Typically, anyone claiming that the state violated its own constitution bears the “heavy” burden of proving the allegation “beyond any reasonable doubt.” However, a very different standard — known as the strict scrutiny test — applies when a fundamental right is involved. In those instances, state officials bear the burden of proving that whatever harm they caused was “forced” by a compelling governmental interest and that their actions were designed to have the least possible impact.

Education is enshrined as a right in the Wyoming Constitution, and in 2001, the Wyoming Supreme Court declared that “all aspects of the school finance system are subject to strict scrutiny.” That would seem straightforward enough, but in 2008, the court declined to apply the tougher test to a dispute over specific changes to the state’s funding model.

The attorney general’s office cited the latter ruling in arguing the legislative branch should be given more deference when it comes to the amount of funding, with the equality of funding more suited for strict scrutiny from the judiciary.

However, presiding Laramie County District Court Judge Peter Froelicher rejected the state’s attempt to distinguish between the funding issues.

“Whether the challenge to legislative action or inaction is based on disparities in funding, disparities in the quality of education provided, or the general inadequacy of the quality of education being provided because of a lack of funding, strict scrutiny must be applied to any proven harm to or disparity in the fundamental right to education,” Froelicher wrote in a July 31 decision, putting the burden on the state.

Seeking intervention

This week, the attorney general’s office asked the Wyoming Supreme Court to review the ruling, suggesting it could set a troublesome precedent.
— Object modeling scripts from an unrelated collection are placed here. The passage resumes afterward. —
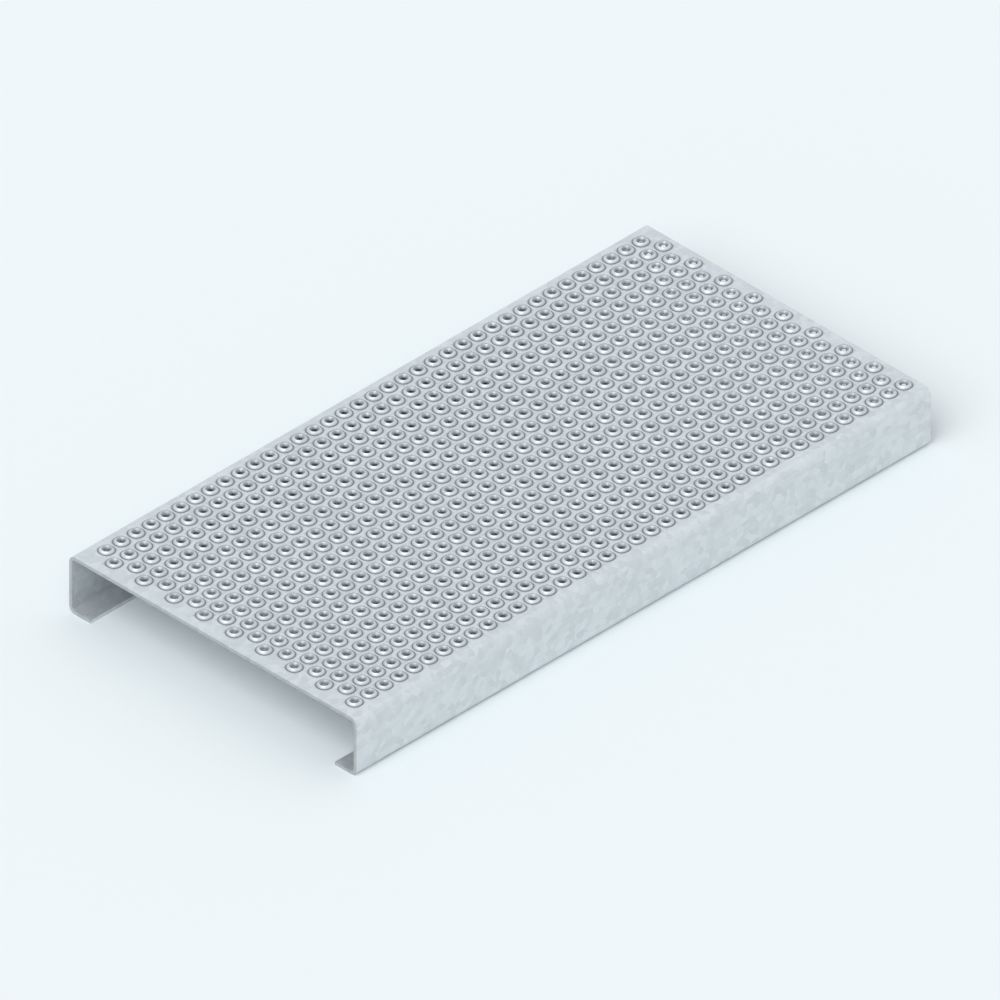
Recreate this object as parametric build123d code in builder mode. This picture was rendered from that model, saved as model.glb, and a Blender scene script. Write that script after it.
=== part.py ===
# Stair tread folded from one perforated steel sheet, in millimetres.
#
# The sheet is pierced with staggered rows of holes for grip and drainage, and
# folded along its length into a channel: a tread plate, a flange down each side
# and a lip turned in under each flange. Both ends are open.
#
# +X runs along the tread, +Y across it to its back edge and +Z up. The origin
# is under the middle of the tread, level with the undersides of the lips.

from build123d import *

import os
from math import floor, sqrt

# The sheet and its folds
tread_length = 600.0
tread_depth = 300.0
tread_height = 51.5  # from the undersides of the lips to the top of the plate
sheet_thickness = 3.0
inner_bend_radius = 3.2
lip_width = 22.5  # from the flange's outer face to the lip's free edge

# One hole. It is round and flared on the real tread, and drawn here as a plain
# three-sided one that takes as much metal out. The flare is the round patch of
# sheet that the hole's forming takes up, which keeps clear of ends and bends
hole_side = 5.7
flare_diameter = 13.6

# The rows of holes. Each second row is shifted along by half a pitch
hole_pitch = 15.5
row_pitch = 15.68
first_hole_margin = 15.5  # from the tread's near end to the first hole of a full row
first_row_margin = 16.0  # from the back flange's outer face to the first row
plain_land = 1.2  # least flat sheet between a flare and an end or a bend

# What follows from those sizes
half_length = tread_length / 2
half_depth = tread_depth / 2
outer_bend_radius = inner_bend_radius + sheet_thickness
clear_margin = flare_diameter / 2 + plain_land
hole_radius = hole_side / sqrt(3)  # from the hole's middle to a corner

# A full row starts at the first hole margin, and a shifted row half a pitch further on
row_room = tread_length - first_hole_margin - clear_margin
full_row_count = floor(row_room / hole_pitch) + 1
shifted_row_count = floor(row_room / hole_pitch - 0.5) + 1

# The back row is a shifted one, and full and shifted rows take turns from there
depth_room = tread_depth - first_row_margin - outer_bend_radius - clear_margin
row_count = floor(depth_room / row_pitch) + 1
shifted_rows = (row_count + 1) // 2
full_rows = row_count // 2

first_hole_x = -half_length + first_hole_margin
first_row_y = half_depth - first_row_margin

with BuildPart() as folded_tread:
    # The folded sheet is drawn by its outer face, from one lip's edge to the other's
    with BuildSketch(Plane.YZ):
        with BuildLine():
            FilletPolyline(
                (half_depth - lip_width, 0),
                (half_depth, 0),
                (half_depth, tread_height),
                (-half_depth, tread_height),
                (-half_depth, 0),
                (-half_depth + lip_width, 0),
                radius=outer_bend_radius,
            )
            offset(amount=sheet_thickness, side=Side.LEFT)
        make_face()
    extrude(amount=half_length, both=True)

    # Full rows and shifted rows are two grids, both laid out from the near end
    # of the tread and its back edge
    with BuildSketch(Plane.XY.offset(tread_height)) as holes:
        with Locations((first_hole_x, first_row_y - row_pitch)):
            with GridLocations(
                hole_pitch, 2 * row_pitch, full_row_count, full_rows, align=(Align.MIN, Align.MAX)
            ):
                RegularPolygon(hole_radius, side_count=3, rotation=90)
        with Locations((first_hole_x + hole_pitch / 2, first_row_y)):
            with GridLocations(
                hole_pitch, 2 * row_pitch, shifted_row_count, shifted_rows, align=(Align.MIN, Align.MAX)
            ):
                RegularPolygon(hole_radius, side_count=3, rotation=90)
    extrude(amount=-sheet_thickness, mode=Mode.SUBTRACT)

folded_tread.part.label = "folded_tread"

os.makedirs("parts", exist_ok=True)
export_step(folded_tread.part, "parts/folded_tread.step")

print("holes", len(holes.sketch.faces()))
print("volume in cubic centimetres", round(folded_tread.part.volume / 1000, 1))
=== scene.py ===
import math

import bmesh
import bpy
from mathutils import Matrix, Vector


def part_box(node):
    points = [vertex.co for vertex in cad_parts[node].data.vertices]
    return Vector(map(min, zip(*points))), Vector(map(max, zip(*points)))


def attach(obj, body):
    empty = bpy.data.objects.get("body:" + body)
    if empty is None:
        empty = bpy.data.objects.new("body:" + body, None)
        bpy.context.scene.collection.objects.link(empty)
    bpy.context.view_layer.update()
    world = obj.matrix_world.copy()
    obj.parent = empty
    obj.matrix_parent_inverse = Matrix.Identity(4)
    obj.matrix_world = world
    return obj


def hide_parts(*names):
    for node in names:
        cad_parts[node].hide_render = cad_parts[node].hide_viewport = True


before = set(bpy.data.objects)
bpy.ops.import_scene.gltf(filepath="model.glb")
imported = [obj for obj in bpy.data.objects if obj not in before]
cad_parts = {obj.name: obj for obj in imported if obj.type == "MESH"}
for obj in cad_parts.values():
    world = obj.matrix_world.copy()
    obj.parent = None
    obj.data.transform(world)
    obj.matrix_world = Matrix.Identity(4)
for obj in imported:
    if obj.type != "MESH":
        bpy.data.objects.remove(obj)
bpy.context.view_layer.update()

low_corner, high_corner = (Vector(corner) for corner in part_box("folded_tread"))

# The view
# The tread is seen as in an isometric drawing: its length, depth and height all
# show at one scale, and nothing shrinks with distance.
view_width = 0.7383
camera_distance = 3.0
towards_camera = Vector((-1, -1, 1)).normalized()

bpy.ops.object.select_all(action="DESELECT")
bpy.ops.object.camera_add(
    location=(low_corner + high_corner) / 2 + camera_distance * towards_camera,
    rotation=towards_camera.to_track_quat("Z", "Y").to_euler(),
)
camera = bpy.context.object
camera.data.type = "ORTHO"
camera.data.ortho_scale = view_width
bpy.context.scene.camera = camera
bpy.context.scene.view_settings.view_transform = "Standard"

# One raised hole
# The press pushes the steel sheet up into a low cone and opens its top. The hole
# is a funnel from rim to throat, and the underside has a cone-shaped hollow.
sheet_thickness = 0.003
throat_radius = 0.0018
rim_radius = 0.0041
rim_height = 0.00185
rim_flat = 0.00012
base_radius = 0.0068
base_fillet = 0.0002
slope = rim_height / (base_radius - rim_radius)
hollow_radius = throat_radius + sheet_thickness / slope

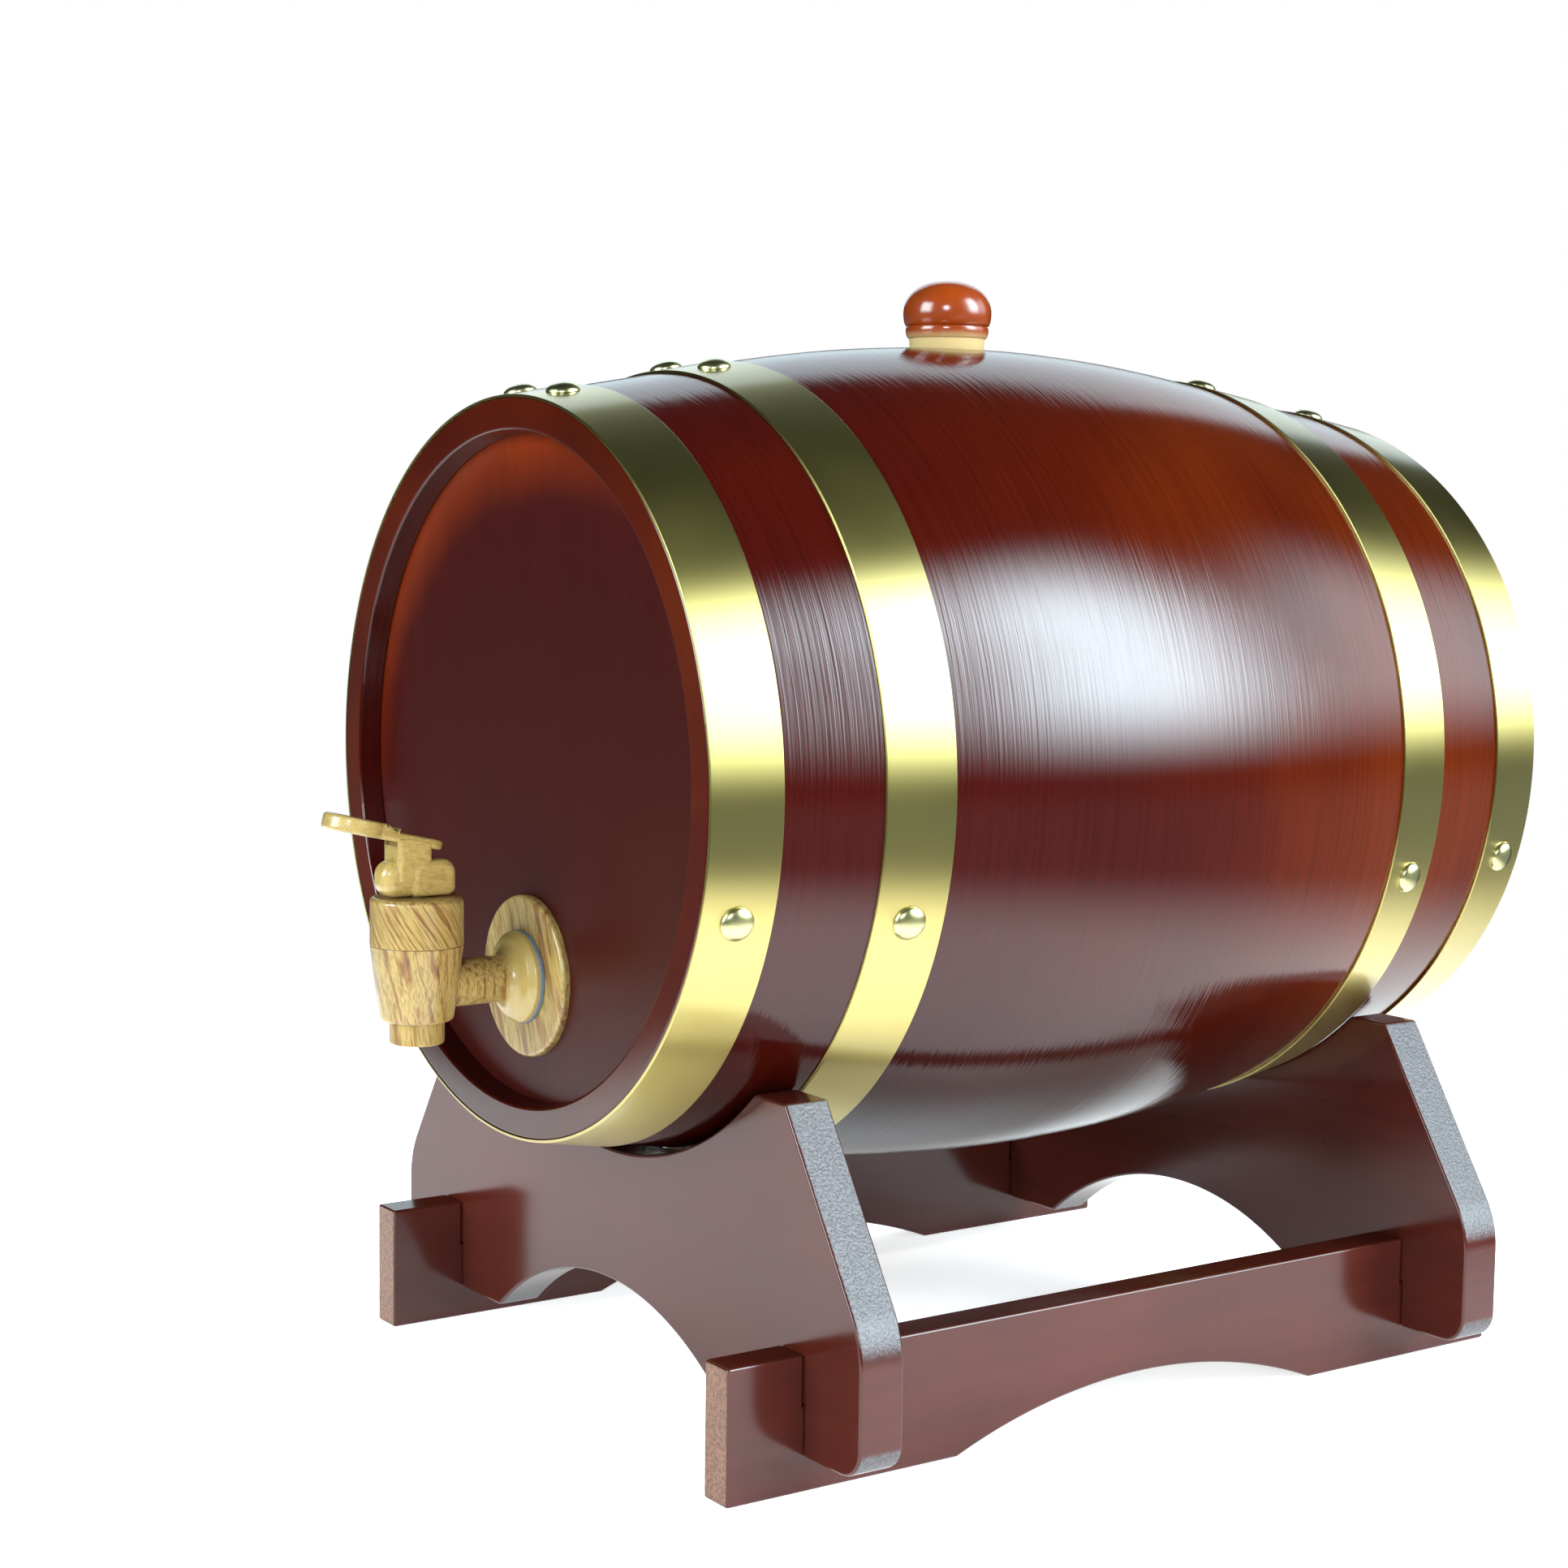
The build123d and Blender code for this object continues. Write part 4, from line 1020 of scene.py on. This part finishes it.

Deputy Wyoming Attorney General Mark Klaassen is leading the state’s defense. He’s a former U.S. Attorney and a former member of the Laramie County School District 1 Board of Trustees. (Courtesy file photo from the U.S. Attorney’s Office)

Under Froehlicher’s reading of the law, “the courts in Wyoming are, upon filing of a lawsuit, empowered to second-guess and effectively dictate the amount of education spending by reviewing legislative spending decisions under the most exacting constitutional standard possible,” wrote Deputy Attorney General Mark Klaassen, Senior Assistant General Sean Towles and former state Rep. Tim Stubson of the private firm Crowley Fleck. They said the precedent “threatens to embroil the courts in an unending stream of litigation over funding levels for years to come.”

The issue is “fundamental to the outcome of this case,” the attorneys wrote. They also argue the high court should clarify the law for future disputes, calling the prior rulings on school finances “difficult to reconcile.”

The WEA and the participating school districts — based in Laramie, Gillette, Rawlins, Diamondville, Rock Springs, Green River and Evanston — have until Aug. 29 to file a response. However, they’ve already made clear that they disagree with the AG’s take; the WEA’s attorneys from Hacker, Hacker and Kendall wrote in June that “all of those positions advocated by the state are totally incorrect” and “ignore or misconstrued the actual established history of school finance litigation.”

Suits over school funding are nothing new: The Supreme Court’s first landmark decision came in 1980 and was followed by four others between 1995 and 2008.

The litigation resulted in a complex funding model that gives every school district an equitable amount of revenue. The Supreme Court also directed lawmakers to review the model every five years to ensure it is geared toward a quality education and to adjust funding for inflation at least every two years.

The school districts and WEA say the Legislature has been failing to complete those tasks, leading to difficulties in recruiting and retaining staff, aging buildings, fewer elective classes, a lack of counselors and more. Lawmakers did include a $70 million external cost adjustment in the budget passed last winter, though only after some debate.

According to a recent report from the National Center for Education Statistics, Wyoming spent $18,140 per pupil in fiscal year 2021, which ranked as the 12th highest total in the country.